The Holy Spirit empowered Christ’s human nature to be a channel of God’s mercy to us. Christ’s human heart has a greater capacity for kindness than the hearts of all men and angels. God is infinitely merciful. Christ’s humanity does not make Him more merciful, but makes Him merciful in a way suited to our needs. The incarnation does not increase God’s mercy, but brings His mercy near to us.

What are the four applications to believers that Goodwin gives in The Heart of Christ? How do they apply to your life?

* Christ’s heart of compassion affords us the strongest encouragements against sin. We know that Christ is not at rest in His heart until our sins are removed. Those sins move Him more to pity than to anger even though He hates them.

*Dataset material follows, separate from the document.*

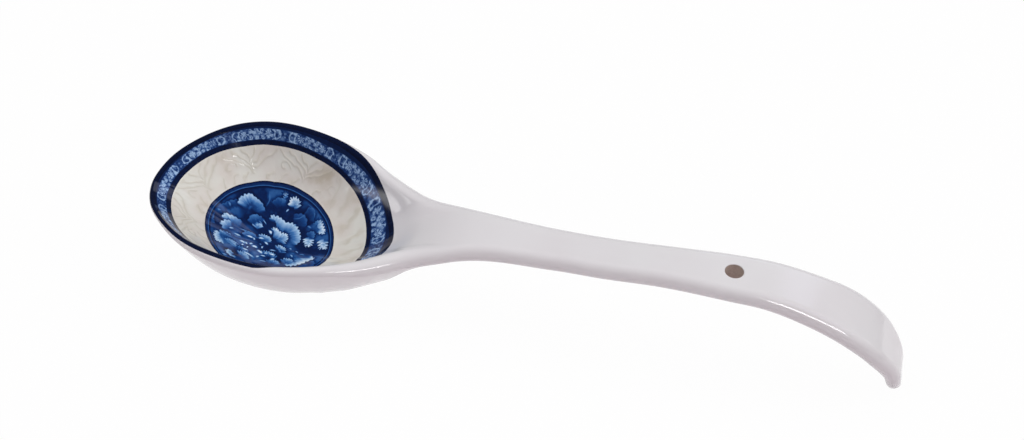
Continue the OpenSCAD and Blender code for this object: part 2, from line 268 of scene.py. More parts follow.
@dataclass(frozen=True)
class BowlForm:
    """Sizes of the bowl and neck, in millimetres, from the medallion's centre."""

    tip_reach: float = 34.4
    bowl_half: float = 29.0
    tip_height: float = 23.0
    side_height: float = 26.4
    dip_height: float = 22.9
    floor_height: float = 6.6
    floor_slope: float = 0.115
    tip_lip_r: float = 0.7
    lip_r: float = 1.5
    base_reach: float = 14.8
    base_grind: float = 1.2
    crease_reach: float = 41.5
    crease_height: float = 22.0
    crease_bow: float = 31.0
    crease_soft: float = 4.0
    neck_reach: float = 56.0
    neck_height: float = 25.4
    neck_w: float = 20.4
    neck_taper: float = 0.28
    neck_slope: float = 0.24
    handle_t: float = 5.8
    front_shares: tuple = ((0.982, 0.157, 0.1), (0.932, 0.332, 0.3), (0.734, 0.648, 0.72),
                           (0.494, 0.864, 0.93), (0.18, 0.985, 0.985))
    back_shares: tuple = ((0.142, 0.98, 0.73), (0.397, 0.761, 0.46), (0.559, 0.51, -0.11),
                          (0.785, 0.164, 0.02))
    lip_angles: tuple = (16, 19, 30, 48, 58, 64, 66, 60, 50, 28, 0)
    wall_angles: tuple = (16, 20, 31, 48, 58, 64, 64, 60, 53, 44, 46)
    under_angles: tuple = (30, 32, 38, 50, 61, 62, 64, 67, 64, 56, 15)
    swell_shares: tuple = (0.3, 0.74)
    turn_shares: tuple = (0.75, 1.0)
    thin_shares: tuple = (0.2, 0.95)

    @property
    def handle_r(self) -> float:
        """Half of the handle's thickness."""
        return self.handle_t / 2

    @property
    def neck_half(self) -> float:
        """Half width of the flat part of the neck's end."""
        return self.neck_w / 2 - self.handle_r

    @property
    def neck_way(self) -> Array:
        """Direction in which the lip runs into the handle."""
        return unit(np.array([1.0, -self.neck_taper, self.neck_slope]))

    def rim(self) -> SmoothPath:
        """Lay the lip's middle line through its design points.

        Returns:
            The line from the tip to the neck's end.
        """
        rows = [[-self.tip_reach, 0.0, self.tip_height]]
        for along, across, rise in self.front_shares:
            rows.append([-along * self.tip_reach, across * self.bowl_half,
                         mix(self.tip_height, self.side_height, rise)])
        for along, across, rise in self.back_shares:
            rows.append([along * self.neck_reach, mix(self.neck_half, self.bowl_half, across),
                         mix(self.dip_height, self.side_height, rise)])
        rows.append([self.neck_reach, self.neck_half, self.neck_height])
        return SmoothPath(np.array(rows), np.array([0.0, 1.0, 0.0]), self.neck_way)

    def lip_radius(self, x: Array) -> Array:
        """Grade the lip's radius from the tip over the sides to the handle.

        Args:
            x: Places along the spoon.

        Returns:
            The radius at each place.
        """
        back = mix(self.lip_r, self.handle_r, ramp(x / self.neck_reach, *self.swell_shares))
        front = mix(self.lip_r, self.tip_lip_r, ramp(-x / self.tip_reach, *self.thin_shares))
        return np.where(x < 0, front, back)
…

* Whatever trial, temptation, or misery we may suffer, we know that Christ also endured it and that His heart moves to relieve us in our distress.

* The thought of how much we grieve Christ’s heart by sin and disobedience is the strongest incentive we have against sinning.

* In all our miseries and distresses, though every human comforter fails, we know that we have a Friend who will help, pity, and succor us: Christ in heaven.

Dear believers, how full of compassion Christ is for us as He sits upon His throne of glory. Surely, reflecting on this truth should help us rejoice in Christ and set our hearts on things above, where Christ is seated at the right hand of God.

Goodwin writes,

“What is it to have Christ thus dwell in the heart by faith?… It is to have Jesus Christ continually in one’s eye, an habitual sight of him.”

In Christ’s love,

Pastor Biggs

 

Footnotes

[1] Thomas Goodwin, ‘The Heart of Christ’ (Carlisle, PA: Banner of Truth Trust Reprint, 2011). Also available on the KCPC booktable.

[2] Some of the following digest is from  A Puritan Theology: Doctrine for Life, Joel R. Beeke and Mark Jones (Grand Rapids, MI: Reformation Heritage Books, 2012).